• _Data extract_:
-*-

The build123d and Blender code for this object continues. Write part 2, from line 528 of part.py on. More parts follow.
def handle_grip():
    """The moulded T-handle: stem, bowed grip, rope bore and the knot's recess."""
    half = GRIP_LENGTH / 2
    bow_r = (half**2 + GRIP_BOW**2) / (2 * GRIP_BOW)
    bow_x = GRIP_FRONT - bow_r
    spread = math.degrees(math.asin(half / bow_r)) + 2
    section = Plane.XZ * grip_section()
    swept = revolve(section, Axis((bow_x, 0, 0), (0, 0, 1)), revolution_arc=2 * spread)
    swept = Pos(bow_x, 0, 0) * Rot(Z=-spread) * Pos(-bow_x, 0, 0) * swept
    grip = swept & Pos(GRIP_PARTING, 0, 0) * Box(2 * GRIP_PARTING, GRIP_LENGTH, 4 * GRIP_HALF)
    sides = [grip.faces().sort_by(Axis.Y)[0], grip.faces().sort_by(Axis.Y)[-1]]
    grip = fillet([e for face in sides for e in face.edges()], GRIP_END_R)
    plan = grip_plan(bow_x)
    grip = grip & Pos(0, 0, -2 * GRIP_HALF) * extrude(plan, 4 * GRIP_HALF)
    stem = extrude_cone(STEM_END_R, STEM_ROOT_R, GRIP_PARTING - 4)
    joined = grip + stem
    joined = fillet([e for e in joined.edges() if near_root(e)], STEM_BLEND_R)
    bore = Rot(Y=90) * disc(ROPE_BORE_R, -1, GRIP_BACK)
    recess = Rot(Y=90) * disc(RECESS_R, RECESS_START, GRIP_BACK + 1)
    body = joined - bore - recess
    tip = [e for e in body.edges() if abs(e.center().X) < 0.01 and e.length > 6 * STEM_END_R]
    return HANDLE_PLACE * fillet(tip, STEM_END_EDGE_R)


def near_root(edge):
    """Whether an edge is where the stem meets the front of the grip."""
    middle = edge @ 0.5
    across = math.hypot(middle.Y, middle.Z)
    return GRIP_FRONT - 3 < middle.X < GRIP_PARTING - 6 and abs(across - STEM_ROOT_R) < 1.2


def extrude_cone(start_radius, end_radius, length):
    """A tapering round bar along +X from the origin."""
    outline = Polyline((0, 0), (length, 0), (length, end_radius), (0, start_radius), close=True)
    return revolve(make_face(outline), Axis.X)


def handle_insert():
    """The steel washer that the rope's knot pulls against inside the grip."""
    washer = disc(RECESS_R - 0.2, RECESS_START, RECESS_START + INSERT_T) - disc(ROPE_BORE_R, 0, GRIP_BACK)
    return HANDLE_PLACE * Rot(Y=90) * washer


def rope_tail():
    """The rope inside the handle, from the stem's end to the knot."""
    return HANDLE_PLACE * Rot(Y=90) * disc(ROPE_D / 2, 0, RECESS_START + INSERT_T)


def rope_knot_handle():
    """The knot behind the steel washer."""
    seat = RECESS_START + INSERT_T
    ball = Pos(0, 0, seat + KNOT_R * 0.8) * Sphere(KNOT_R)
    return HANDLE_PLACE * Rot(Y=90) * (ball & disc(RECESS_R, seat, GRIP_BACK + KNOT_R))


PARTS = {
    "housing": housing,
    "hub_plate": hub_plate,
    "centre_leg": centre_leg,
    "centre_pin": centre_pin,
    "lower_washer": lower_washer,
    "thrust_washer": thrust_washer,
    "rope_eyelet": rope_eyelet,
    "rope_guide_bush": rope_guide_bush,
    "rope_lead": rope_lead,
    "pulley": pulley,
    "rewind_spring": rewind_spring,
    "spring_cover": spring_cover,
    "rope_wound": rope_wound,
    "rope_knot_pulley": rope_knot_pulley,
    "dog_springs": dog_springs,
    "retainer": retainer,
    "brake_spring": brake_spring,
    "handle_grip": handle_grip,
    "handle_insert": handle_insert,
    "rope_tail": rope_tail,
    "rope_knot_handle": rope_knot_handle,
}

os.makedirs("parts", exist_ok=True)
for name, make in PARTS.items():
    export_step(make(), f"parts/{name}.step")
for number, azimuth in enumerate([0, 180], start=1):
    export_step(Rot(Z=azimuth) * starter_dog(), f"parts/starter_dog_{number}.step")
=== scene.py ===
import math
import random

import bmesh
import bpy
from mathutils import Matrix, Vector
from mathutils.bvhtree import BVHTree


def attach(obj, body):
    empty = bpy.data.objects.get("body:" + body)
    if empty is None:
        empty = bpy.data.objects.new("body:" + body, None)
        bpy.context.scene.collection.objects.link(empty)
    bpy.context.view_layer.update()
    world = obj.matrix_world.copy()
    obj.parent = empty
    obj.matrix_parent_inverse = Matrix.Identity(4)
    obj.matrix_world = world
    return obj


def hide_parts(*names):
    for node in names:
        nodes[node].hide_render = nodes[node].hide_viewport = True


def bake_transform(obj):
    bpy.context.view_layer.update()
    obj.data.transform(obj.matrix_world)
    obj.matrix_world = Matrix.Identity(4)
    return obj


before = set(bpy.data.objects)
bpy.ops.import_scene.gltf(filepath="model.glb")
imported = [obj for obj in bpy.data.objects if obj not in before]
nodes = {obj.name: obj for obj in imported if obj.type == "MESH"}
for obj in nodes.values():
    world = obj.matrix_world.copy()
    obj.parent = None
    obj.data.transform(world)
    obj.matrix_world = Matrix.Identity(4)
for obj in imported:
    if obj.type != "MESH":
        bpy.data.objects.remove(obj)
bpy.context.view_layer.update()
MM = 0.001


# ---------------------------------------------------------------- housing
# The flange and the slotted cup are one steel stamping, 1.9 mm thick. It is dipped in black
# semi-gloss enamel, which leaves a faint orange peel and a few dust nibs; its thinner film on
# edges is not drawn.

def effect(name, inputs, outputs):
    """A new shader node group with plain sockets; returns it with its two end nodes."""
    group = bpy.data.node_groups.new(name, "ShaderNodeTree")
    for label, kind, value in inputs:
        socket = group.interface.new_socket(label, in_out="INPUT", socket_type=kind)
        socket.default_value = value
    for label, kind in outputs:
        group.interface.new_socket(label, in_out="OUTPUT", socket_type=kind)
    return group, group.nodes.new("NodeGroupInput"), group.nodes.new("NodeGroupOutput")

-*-

• _Exercise_: Transcribe word for word the lines from the one holding "for name, make" through the one holding "obj.data.transform(world)". Include both, and add nothing.

• _Result of this exercise_:
for name, make in PARTS.items():
    export_step(make(), f"parts/{name}.step")
for number, azimuth in enumerate([0, 180], start=1):
    export_step(Rot(Z=azimuth) * starter_dog(), f"parts/starter_dog_{number}.step")
=== scene.py ===
import math
import random

import bmesh
import bpy
from mathutils import Matrix, Vector
from mathutils.bvhtree import BVHTree


def attach(obj, body):
    empty = bpy.data.objects.get("body:" + body)
    if empty is None:
        empty = bpy.data.objects.new("body:" + body, None)
        bpy.context.scene.collection.objects.link(empty)
    bpy.context.view_layer.update()
    world = obj.matrix_world.copy()
    obj.parent = empty
    obj.matrix_parent_inverse = Matrix.Identity(4)
    obj.matrix_world = world
    return obj


def hide_parts(*names):
    for node in names:
        nodes[node].hide_render = nodes[node].hide_viewport = True


def bake_transform(obj):
    bpy.context.view_layer.update()
    obj.data.transform(obj.matrix_world)
    obj.matrix_world = Matrix.Identity(4)
    return obj


before = set(bpy.data.objects)
bpy.ops.import_scene.gltf(filepath="model.glb")
imported = [obj for obj in bpy.data.objects if obj not in before]
nodes = {obj.name: obj for obj in imported if obj.type == "MESH"}
for obj in nodes.values():
    world = obj.matrix_world.copy()
    obj.parent = None
    obj.data.transform(world)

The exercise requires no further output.